GOAL OF THE EXERCISE
Across the listing below, count the lines that mention the string "bodies". Reply with the figure only.

INFORMATION SHOWN

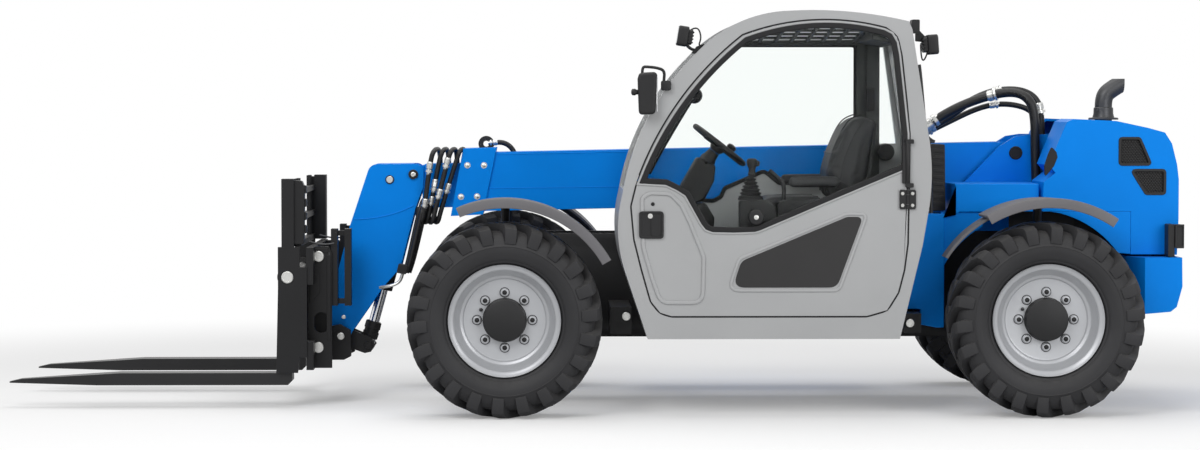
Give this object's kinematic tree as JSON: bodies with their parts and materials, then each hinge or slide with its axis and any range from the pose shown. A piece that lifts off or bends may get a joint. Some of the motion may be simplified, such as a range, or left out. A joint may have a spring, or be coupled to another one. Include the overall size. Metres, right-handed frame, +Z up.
{
  "type": "telehandler",
  "caption": "Compact telescopic handler with a side cab, a two-stage boom with pallet forks, a rear engine and all wheels steered",
  "frame": {"origin": "on the ground under the middle of the overall length and width", "axes": "+X towards the rear, +Y towards the machine's right side, +Z up"},
  "size_m": [5.304, 1.81, 1.7889],
  "materials": {
    "boom_blue": "gloss",
    "cab_grey": "gloss",
    "frame_black": "satin",
    "rim_silver": "satin",
    "tyre": "matte",
    "plastic_dark": "matte",
    "rubber": "matte",
    "fender_grey": "matte",
    "glass": "clear",
    "chrome": "polished",
    "fork_steel": "satin",
    "seat_vinyl": "matte",
    "lens": "gloss"
  },
  "bodies": {
    "chassis": {"main_frame": "frame_black", "front_axle": "frame_black", "rear_axle": "frame_black", "fenders": "fender_grey", "left_body": "boom_blue", "right_body": "boom_blue", "side_tank": "boom_blue", "counterweight": "boom_blue", "tail_lamps": "plastic_dark", "engine_block": "frame_black", "cab_frame": "cab_grey", "cab_glass": "glass", "roof_guard": "frame_black", "seat": "seat_vinyl", "steering_column": "plastic_dark", "steering_wheel": "plastic_dark", "side_console": "plastic_dark", "mirror": "plastic_dark", "work_lamps": "plastic_dark", "rear_hoses": "rubber"},
    "outer_boom": {"outer_boom": "boom_blue"},
    "inner_boom": {"inner_boom": "boom_blue", "boom_head": "boom_blue", "nose_hoses": "rubber"},
    "carriage": {"carriage_frame": "frame_black", "fork_shaft": "chrome", "forks": "fork_steel", "load_backrest": "frame_black"},
    "lift_barrel": {"lift_barrel": "frame_black"},
    "lift_rod": {"lift_rod": "chrome"},
    "tilt_barrel": {"tilt_barrel": "frame_black"},
    "tilt_rod": {"tilt_rod": "chrome"},
    "door": {"door_panel": "cab_grey", "door_glass": "glass", "door_handle": "plastic_dark"},
    "hood": {"hood_shell": "boom_blue", "grilles": "plastic_dark", "exhaust_stack": "frame_black"},
    "front_left_knuckle": {"front_left_knuckle": "frame_black"},
    "front_left_wheel": {"front_left_rim": "rim_silver", "front_left_tyre": "tyre"},
    "front_right_knuckle": {"front_right_knuckle": "frame_black"},
    "front_right_wheel": {"front_right_rim": "rim_silver", "front_right_tyre": "tyre"},
    "rear_left_knuckle": {"rear_left_knuckle": "frame_black"},
    "rear_left_wheel": {"rear_left_rim": "rim_silver", "rear_left_tyre": "tyre"},
    "rear_right_knuckle": {"rear_right_knuckle": "frame_black"},
    "rear_right_wheel": {"rear_right_rim": "rim_silver", "rear_right_tyre": "tyre"}
  },
  "joints": [
    {"name": "boom_lift", "type": "hinge", "parent": "chassis", "child": "outer_boom", "pos_m": [1.967, 0.095, 1.152], "axis": [0, 1, 0], "range_deg": [-1.5, 63], "deforming": ["rear_hoses"]},
    {"name": "boom_extend", "type": "slide", "parent": "outer_boom", "child": "inner_boom", "axis": [-0.9998, 0, -0.0202], "range_m": [0, 1.9]},
    {"name": "fork_tilt", "type": "hinge", "parent": "inner_boom", "child": "carriage", "pos_m": [-1.168, 0.095, 0.302], "axis": [0, 1, 0], "range_deg": [-90, 12]},
    {"name": "lift_barrel_swing", "type": "hinge", "parent": "chassis", "child": "lift_barrel", "pos_m": [1.87, 0.095, 0.56], "axis": [0, 1, 0], "range_deg": [-1.3, 51]},
    {"name": "lift_rod_slide", "type": "slide", "parent": "lift_barrel", "child": "lift_rod", "axis": [-0.9678, 0, 0.2516], "range_m": [-0.015, 0.6]},
    {"name": "tilt_barrel_swing", "type": "hinge", "parent": "inner_boom", "child": "tilt_barrel", "pos_m": [-0.829, 0.095, 1.053], "axis": [0, 1, 0], "range_deg": [-2, 8]},
    {"name": "tilt_rod_slide", "type": "slide", "parent": "tilt_barrel", "child": "tilt_rod", "axis": [-0.2658, 0, -0.964], "range_m": [-0.17, 0.03]},
    {"name": "door_hinge", "type": "hinge", "parent": "chassis", "child": "door", "pos_m": [1.372, -0.84, 1.2], "axis": [0, 0, 1], "range_deg": [0, 85]},
    {"name": "hood_hinge", "type": "hinge", "parent": "chassis", "child": "hood", "pos_m": [2.648, 0, 0.697], "axis": [0, 1, 0], "range_deg": [0, 60]},
    {"name": "front_left_steer", "type": "hinge", "parent": "chassis", "child": "front_left_knuckle", "pos_m": [-0.394, -0.6, 0.43], "axis": [0, 0, 1], "range_deg": [-24, 24]},
    {"name": "front_left_spin", "type": "hinge", "parent": "front_left_knuckle", "child": "front_left_wheel", "pos_m": [-0.394, -0.75, 0.43], "axis": [0, 1, 0], "continuous": true},
    {"name": "front_right_steer", "type": "hinge", "parent": "chassis", "child": "front_right_knuckle", "pos_m": [-0.394, 0.6, 0.43], "axis": [0, 0, 1], "range_deg": [-24, 24]},
    {"name": "front_right_spin", "type": "hinge", "parent": "front_right_knuckle", "child": "front_right_wheel", "pos_m": [-0.394, 0.75, 0.43], "axis": [0, 1, 0], "continuous": true},
    {"name": "rear_left_steer", "type": "hinge", "parent": "chassis", "child": "rear_left_knuckle", "pos_m": [1.99, -0.6, 0.43], "axis": [0, 0, 1], "range_deg": [-24, 24]},
    {"name": "rear_left_spin", "type": "hinge", "parent": "rear_left_knuckle", "child": "rear_left_wheel", "pos_m": [1.99, -0.75, 0.43], "axis": [0, 1, 0], "continuous": true},
    {"name": "rear_right_steer", "type": "hinge", "parent": "chassis", "child": "rear_right_knuckle", "pos_m": [1.99, 0.6, 0.43], "axis": [0, 0, 1], "range_deg": [-24, 24]},
    {"name": "rear_right_spin", "type": "hinge", "parent": "rear_right_knuckle", "child": "rear_right_wheel", "pos_m": [1.99, 0.75, 0.43], "axis": [0, 1, 0], "continuous": true}
  ],
  "couplings": [
    {"joint": "lift_barrel_swing", "follows": "boom_lift", "ratio": 0.797},
    {"joint": "lift_rod_slide", "follows": "boom_lift", "m_per_rad": 0.52456},
    {"joint": "tilt_barrel_swing", "follows": "fork_tilt", "ratio": -0.077},
    {"joint": "tilt_rod_slide", "follows": "fork_tilt", "m_per_rad": 0.097451},
    {"joint": "front_right_steer", "follows": "front_left_steer", "ratio": 1},
    {"joint": "rear_right_steer", "follows": "rear_left_steer", "ratio": 1}
  ]
}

SOLUTION
2